Erdogan hoists his statement around the argument posed by Yousuf Mroueh in a research paper in 1996. Yusuf has it that much before Columbus reached America Muslims had lived in the land and had been involved in religious, social and political activities.

Despite posing such a controversial statement which ruffles many feathers in the field of writing history, he does not harm the colonial historical narratives about the “Discovery” of America. Columbus’ discovery, as it was widely known, was accompanied by a violent onslaught of the black natives whom the colonizers code-named as Afro-American. The formation of the United States of America has many bloody tales accompanied with it. The expansion of boundary of the state was done through gross violence which went on and on. The rationale for geographic expansion through violence was that the savage races who pose threat to the progress of the nation should be wiped out at any cost. This counter narrative made popular by Frantz Fanon in his ‘The Wretched of the Earth’ has helped us question the construct of American self through gaps wherein lie the annihilated selves of the native people. When he says ‘Muslims, not Columbus, discovered America; Erdogan was either covering up the racist history of the nation or was making a claim for ‘the discovery.’ He was following the same rationale that was put forth by the theorists of colonial modernity.

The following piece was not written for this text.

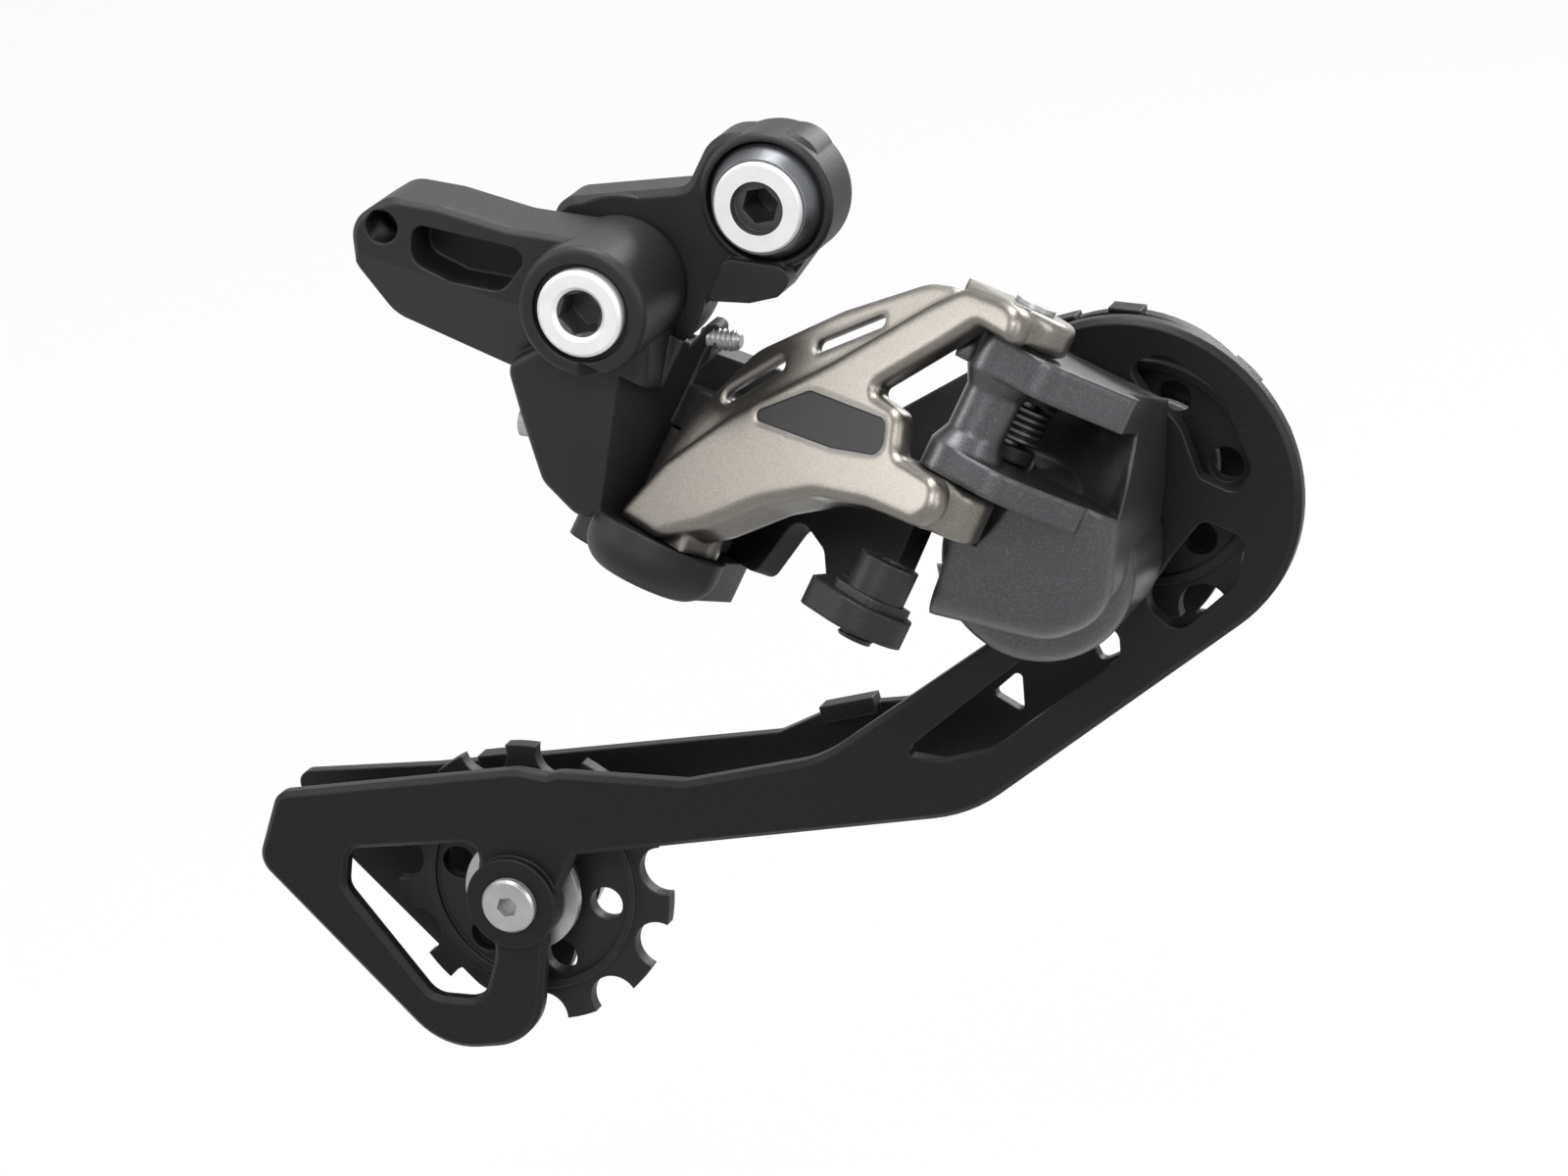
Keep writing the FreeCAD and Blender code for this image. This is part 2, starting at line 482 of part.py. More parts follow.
def knuckle():
    shell = disc_y(P_AXIS, SHELL_R, -16, KNUCKLE_BACK)
    shell = shell.makeFillet(5.0, rim(shell, -16))
    block = prism([(38.6, -31.5, 0), (33, -24, 0), (36, -10, 0), (50, -10, 9), (58.5, -20, 12),
                   (58.4, -40, 14), (57, -54, 9), (48.5, -58.4, 9), (30.3, -56.3, 0)],
                  "xz", -26, KNUCKLE_BACK)
    block = block.makeFillet(6.0, [e for e in rim(block, -26) if e.BoundBox.XMax > 49])
    top = EAR_HIGH[0] - SIDE
    column = disc_z(OUT_P, PILLAR_R, RISE - MOUTH, RISE + MOUTH)
    flare = Part.makeCone(BOSS_R, PILLAR_R, FLARE, V(OUT_P[0], OUT_P[1], RISE - MOUTH))
    upper_flare = Part.makeCone(PILLAR_R, BOSS_R, FLARE, V(OUT_P[0], OUT_P[1], RISE + MOUTH - FLARE))
    lugs = []
    for low, high in ((EAR_LOW[1] + SIDE, RISE - MOUTH), (RISE + MOUTH, top)):
        lugs.append(strap(OUT_P, BOSS_R, IN_P, BOSS_R, "xy", low, high))
        lugs.append(prism([(45, -5.5, 0), (56, -3, 5), (60, 14, 3), (38, 18, 2), (36, 10, 0)],
                          "xy", low, high))
    wide = prism([(-80, -80, 0), (120, -80, 0), (120, 120, 0), (-80, 120, 0)], "xy", top, top + 60)
    mouth = prism([(30, -40, 0), (90, -40, 0), (90, 4, 0), (56, 21, 5), (30, 21, 0)], "xy",
                  RISE - MOUTH, RISE + MOUTH)
    clear = EAR_R + 1.9
    ear_room = disc_z(OUT_P, clear, EAR_LOW[0] - SIDE, EAR_LOW[1] + SIDE)
    ear_side = prism([(20, -40, 0), (LINK + clear, -40, 0), (LINK + clear, 0, 0), (LINK, clear, 0),
                      (20, clear, 0)], "xy", EAR_LOW[0] - SIDE, EAR_LOW[1] + SIDE)
    plate_room = prism([(20, -40, 0), (60, -40, 0), (60, LINK_BACK + 0.4, 0), (20, LINK_BACK + 0.4, 0)],
                       "xy", 0, 60)
    link_room = prism([(-20, -40, 0), (LINK - 14, -40, 0), (LINK - 14, 9, 0), (LINK - 9.8, 20.1, 0),
                       (12.9, 44.6, 0), (-20, 44.6, 0)], "xy", 7, 60)
    body = block.cut([in_links(wide), in_links(mouth), in_links(plate_room)])
    nose = prism([(STOP[0] + x, STOP[1] + z, radius) for x, z, radius in NOSE], "xz",
                 CAGE_Y - 5.5, KNUCKLE_BACK)
    pillar = [in_links(piece) for piece in (column, flare, upper_flare)]
    body = joined(body, shell, nose, *[in_links(lug) for lug in lugs], *pillar)
    eye_room = disc_z(IN_P, BOSS_R, RISE - MOUTH, RISE + MOUTH)
    body = body.cut([in_links(room) for room in (ear_room, ear_side, link_room, eye_room)])
    for pin in (OUT_P, IN_P):
        body = body.cut(in_links(disc_z(pin, PIN_R, 0, 60)))
    body = body.cut(disc_y(P_AXIS, P_SHAFT_R + 1.2, -15, 10))
    body = body.cut(disc_y(P_AXIS, 14.1, KNUCKLE_BACK - 1, 10).cut(disc_y(P_AXIS, 12.3, -10, 20)))
    body = body.cut(disc_y(P_AXIS, P_COIL_R + P_WIRE + SIDE, -10, KNUCKLE_BACK + 1))
    return body


def p_bush():
    return disc_y(P_AXIS, P_SHAFT_R + 1.2, -15, -10.2).cut(disc_y(P_AXIS, P_SHAFT_R + RUN, -20, 10))


def p_seal():
    return disc_y(P_AXIS, 14.1, KNUCKLE_BACK - 1, CAGE_Y - 0.1).cut(disc_y(P_AXIS, 12.3, -10, 10))


def p_axle():
    axle = disc_y(P_AXIS, P_SHAFT_R, -14.6, CAGE_Y + OUTER_T)
    return joined(axle, disc_y(P_AXIS, 7.5, CAGE_Y - 1.4, CAGE_Y))


def p_spring():
    spring = coil(P_COIL_R, P_WIRE, 6)
    spring.rotate(V(0, 0, 0), V(1, 0, 0), -90)
    spring.translate(V(P_AXIS[0], -9.0, P_AXIS[1]))
    return spring


# ---- cage ------------------------------------------------------------------

def outer_plate():
    arm = prism([(-46, -100.2, 6), (-18, -98.4, 0), (4, -91.6, 20), (40, -62, 0), (69.75, -61.8, 0),
                 (28.3, -97.6, 25), (-41, -114.3, 6)], "xz", CAGE_Y, CAGE_Y + OUTER_T)
    loop = prism([(-86.8, -109.6, 3), (-46, -100.2, 8), (-33, -101, 0), (-33, -106, 3), (-41, -124, 12),
                  (-42.5, -146, 10), (-59, -149.5, 12), (-90.2, -121.6, 4)], "xz", CAGE_Y, CAGE_Y + OUTER_T)
    loop = loop.cut(prism([(-74.6, -117.4, 2.5), (-52, -113.2, 2.5), (-53, -121, 6), (-49.6, -131, 8),
                           (-52, -140, 4), (-60.5, -140.5, 4), (-75.2, -124, 3)], "xz", 0, 10))
    crown = disc_y(GUIDE_AXIS, 26, CAGE_Y, CAGE_Y + OUTER_T)
    arm, loop, crown = [piece.makeChamfer(0.8, rim(piece, CAGE_Y)) for piece in (arm, loop, crown)]
    plate = joined(arm, loop, crown,
                   disc_y(P_AXIS, SHELL_R + 1, CAGE_Y, CAGE_Y + OUTER_T))
    windows = [[(51.6, -23.2, 2), (57.5, -20.4, 4), (66, -25.5, 8), (71.4, -37, 2), (69, -41.2, 2),
                (63.2, -39.2, 2), (60, -31, 6), (55.5, -28.2, 2)],
               [(64.0, -45.6, 2), (70.8, -47.8, 2), (69.6, -55, 5), (60.5, -64.2, 3), (54.8, -59.6, 3),
                (59, -52.5, 4)],
               [(17, -89.2, 1), (31, -76, 3), (40, -68, 3), (51.4, -63.6, 2), (51.8, -69, 3),
                (31.5, -86.6, 8), (24, -89.4, 3)]]
    for window in windows:
        plate = plate.cut(prism(window, "xz", 0, 10))
    plate = joined(plate, disc_y(TENSION_AXIS, 7.4, CAGE_Y - 1.5, CAGE_Y + OUTER_T))
    plate = plate.cut(disc_y(STOP, STOP_R, 0, 10))
    plate = plate.cut(disc_y(P_AXIS, P_SHAFT_R, 0, 10))
    plate = plate.cut(disc_y(GUIDE_AXIS, 2.5, 0, 10))
    return plate.cut(disc_y(TENSION_AXIS, 2.5, 0, 10))


def inner_plate():
    low, high = INNER_Y, INNER_Y + INNER_T
    arm = prism([(-90, -112, 2), (-66, -107.6, 8), (-8, -94.4, 3), (2, -88.6, 3), (14, -86, 8), (36, -68, 0),
                 (62, -66, 0), (28, -94, 25), (-30, -110, 10), (-38, -122, 6), (-55, -124, 6),
                 (-60, -114, 4), (-88, -118, 3)], "xz", low, high)
    lobe = prism([(-88, -112, 2), (-58, -108, 0), (-38, -118, 6), (-44, -142, 8), (-57, -146, 6),
                  (-87, -120, 3)], "xz", low, high)
    crown = (GUIDE_AXIS[0] - 4.5, GUIDE_AXIS[1] - 0.5)
    plate = joined(arm, lobe, disc_y(crown, 22.5, low, high), disc_y((42, -52), 22, low, high),
                   disc_y(TENSION_AXIS, 9, low, high))
    for window in ([(26.6, -83.4, 0.8), (31.4, -78.6, 0.8), (32, -86, 0.8)],
                   [(42, -72, 1), (47.4, -69.4, 1), (48.6, -73.4, 1), (44, -76, 1)],
                   [(30, -62, 4), (24, -54, 5), (28, -38, 6), (36, -33, 3), (38, -46, 5), (36, -60, 4)]):
        plate = plate.cut(prism(window, "xz", low - 1, high + 1))
    tabs = []
    for x, z, turn, wide in ((37.6, -22.6, 20, 5), (47.4, -19.9, 0, 5), (-55, -104.6, 13, 5), (4, -88, 18, 9)):
        tab = Part.makeBox(wide, 3.4, 2.6, V(-wide / 2, low - 2.4, -1.6))
        tab.rotate(V(0, 0, 0), INBOARD, -turn)
        tab.translate(V(x, 0, z))
        tabs.append(tab)
    plate = joined(plate, *tabs)
    plate = plate.cut(disc_y(GUIDE_AXIS, 2.5, low - 1, high + 1))
    return plate.cut(disc_y(TENSION_AXIS, 2.5, low - 1, high + 1))


def stop_pin():
    return disc_y(STOP, STOP_R, CAGE_Y - 5, CAGE_Y + OUTER_T)


def pulley(axis, phase):
    pitch_r = PITCH / 2 / math.sin(math.pi / TEETH)
    wheel = disc_y(axis, TIP_R, PULLEY_Y - TOOTH_T / 2, PULLEY_Y + TOOTH_T / 2)
    cuts = []
    for i in range(TEETH):
        angle = 2 * math.pi * i / TEETH + math.radians(phase)
        seat = (axis[0] + pitch_r * math.cos(angle), axis[1] + pitch_r * math.sin(angle))
        cuts.append(disc_y(seat, ROLLER_R, 0, 30))
    for i in range(6):
        angle = 2 * math.pi * i / 6 + math.radians(phase + 12)
        hole = (axis[0] + 12.6 * math.cos(angle), axis[1] + 12.6 * math.sin(angle))
        cuts.append(disc_y(hole, 2.7, 0, 30))
    wheel = wheel.cut(cuts)
    rim = disc_y(axis, 17.6, PULLEY_Y - 2.0, PULLEY_Y + 2.0).cut(disc_y(axis, 16.2, 0, 30))
    hub = disc_y(axis, HUB_R, PULLEY_Y - 4, PULLEY_Y + 4)
    wheel = joined(wheel, rim, hub)
    return wheel.cut(disc_y(axis, 4.0 + RUN, 0, 30))


def pulley_bush(axis):
    reach = CAGE_GAP / 2
    return disc_y(axis, 4.0, PULLEY_Y - reach, PULLEY_Y + reach).cut(disc_y(axis, 2.5, 0, 30))


def pulley_cover(axis, side):
    edge = PULLEY_Y + side * (4 + SIDE)
    low, high = min(edge, edge + side * 1.4), max(edge, edge + side * 1.4)
    ring = disc_y(axis, HUB_R + 1.5, low, high)
    return ring.cut(disc_y(axis, 4.0, 0, 30))


def tension_bolt():
    low = CAGE_Y - 3.0
    head = cone_y(TENSION_AXIS, 4.0, 4.4, low, low + 0.5)
    head = joined(head, disc_y(TENSION_AXIS, 4.4, low + 0.5, CAGE_Y - 1.5))
    bolt = joined(head, disc_y(TENSION_AXIS, 2.5, CAGE_Y - 1.6, INNER_Y + INNER_T))
    return bolt.cut(hexagon(TENSION_AXIS, 3.0, low - 1, low + 2))


def guide_bolt():
    high = INNER_Y + INNER_T
    head = disc_y(GUIDE_AXIS, 4.4, high, high + 2)
    bolt = joined(head, disc_y(GUIDE_AXIS, 2.5, CAGE_Y, high + 0.1))
    return bolt.cut(hexagon(GUIDE_AXIS, 3.0, high + 0.4, high + 3))


os.makedirs("parts", exist_ok=True)

save("bracket", bracket())
save("hanger_bolt", hanger_bolt())
save("hanger_collar", hanger_collar())
save("hanger_clip", hanger_clip())
save("b_axle", b_axle())
save("b_bush", b_bush())
save("b_body", b_body())
save("outer_link", in_links(outer_link()))
save("badge_plate", in_links(badge_plate()))
save("inner_link", in_links(inner_link()))
save("link_spring", in_links(link_spring()))
save("knuckle", knuckle())
save("p_axle", p_axle())
save("p_bush", p_bush())
save("p_seal", p_seal())
save("anchor_plate", in_links(anchor_plate()))
save("anchor_bolt", in_links(anchor_bolt()))
save("limit_screw_high", limit_screw(LIMIT_SCREWS[0]))
save("limit_screw_low", limit_screw(LIMIT_SCREWS[1]))
save("b_screw", b_screw())
save("p_spring", p_spring())
save("outer_plate", outer_plate())
save("inner_plate", inner_plate())
save("stop_pin", stop_pin())
save("pin_outer_body", in_links(link_pin(OUT_B, -EAR_OUT, EAR_OUT)))
save("pin_inner_body", in_links(link_pin(IN_B, -EAR_OUT, EAR_OUT)))
save("pin_outer_knuckle", in_links(link_pin(OUT_P, EAR_LOW[0] + 0.4, EAR_HIGH[1])))
save("pin_inner_knuckle", in_links(link_pin(IN_P, EAR_LOW[1] + 0.6, RISE + 11, 0)))
for name, axis, phase in (("tension", TENSION_AXIS, -20), ("guide", GUIDE_AXIS, 0)):
    save(name + "_pulley", pulley(axis, phase))
    save(name + "_bush", pulley_bush(axis))
    save(name + "_cover_outer", pulley_cover(axis, -1))
    save(name + "_cover_inner", pulley_cover(axis, 1))
save("tension_bolt", tension_bolt())
save("guide_bolt", guide_bolt())
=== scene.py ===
import json
import math
import bmesh
import bpy
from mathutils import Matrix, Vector


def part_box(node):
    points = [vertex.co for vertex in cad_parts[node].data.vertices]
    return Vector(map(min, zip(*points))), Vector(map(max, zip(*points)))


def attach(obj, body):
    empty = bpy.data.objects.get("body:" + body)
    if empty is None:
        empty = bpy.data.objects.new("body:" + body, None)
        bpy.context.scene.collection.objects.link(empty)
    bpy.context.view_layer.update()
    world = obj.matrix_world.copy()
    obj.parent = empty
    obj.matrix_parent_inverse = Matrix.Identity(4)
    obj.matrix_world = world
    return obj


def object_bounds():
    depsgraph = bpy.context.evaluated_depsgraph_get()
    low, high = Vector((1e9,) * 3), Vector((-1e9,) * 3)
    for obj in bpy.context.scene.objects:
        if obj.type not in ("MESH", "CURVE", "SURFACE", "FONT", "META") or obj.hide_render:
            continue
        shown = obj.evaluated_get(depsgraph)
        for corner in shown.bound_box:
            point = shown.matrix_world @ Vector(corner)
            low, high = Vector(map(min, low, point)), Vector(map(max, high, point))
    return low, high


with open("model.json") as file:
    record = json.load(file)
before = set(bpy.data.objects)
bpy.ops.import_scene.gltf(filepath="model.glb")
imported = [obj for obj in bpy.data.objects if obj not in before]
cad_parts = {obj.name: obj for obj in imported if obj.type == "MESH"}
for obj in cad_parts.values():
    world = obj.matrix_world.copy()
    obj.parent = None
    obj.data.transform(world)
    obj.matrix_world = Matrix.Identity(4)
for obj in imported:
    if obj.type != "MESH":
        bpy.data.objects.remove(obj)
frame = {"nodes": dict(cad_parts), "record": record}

cadBox = [list(corner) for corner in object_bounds()]
nodes = frame["nodes"]
joints = {joint["name"]: joint for joint in frame["record"]["behaviour"]["joints"]}
print("frame loaded:", len(nodes), "nodes")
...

Walter D. Mignolo’s The Darker Side of Western Modernity narrates how colonialism transformed itself into a new power centre through the subjugation of the native American people. The book describes how modernity segued into a value system and a Euro-cenric power centre came to be formed. Mignolo calls it epistemological violence. Erdogan’s statement accompanied by the silence about the identity of the African-American people can also be termed epistemological violence.

At the same time, Erdogan speaks volumes about the advances of Muslims at different stages in the world history. He separates the Muslim advances from the exploitation of the European colonizers, signifying the emancipatory angle of the former. His statement is borne out by the conversion in large numbers of the Black communities in America who had been suffered under the yoke of the white racism. (Shermann Jackson: Islam and the Black American). Jackson considers Islam as a motivating force of liberation activities of the Black Americans. Erdogan does not make even a passive reference to such counter narratives but just replaces Columbus with Muslims.

This is not to belittle the contribution of Erdogan as a mature, sane political leader in the world. He was daring enough to take some crucial decisions and brilliant political steps. He was noted for speaking for the rights of sexual minorities, arguably the only leader of a nation to speak for LGBT. His historic statement seeking forgiveness for the Armenian genocide is also to be remembered in the context. He was a stern opponent of the human rights violation of Israel, having once sent the Freedom Flotilla for the Palestinian refugees. But a politician of his caliber is hardly expected to make such irresponsible statements.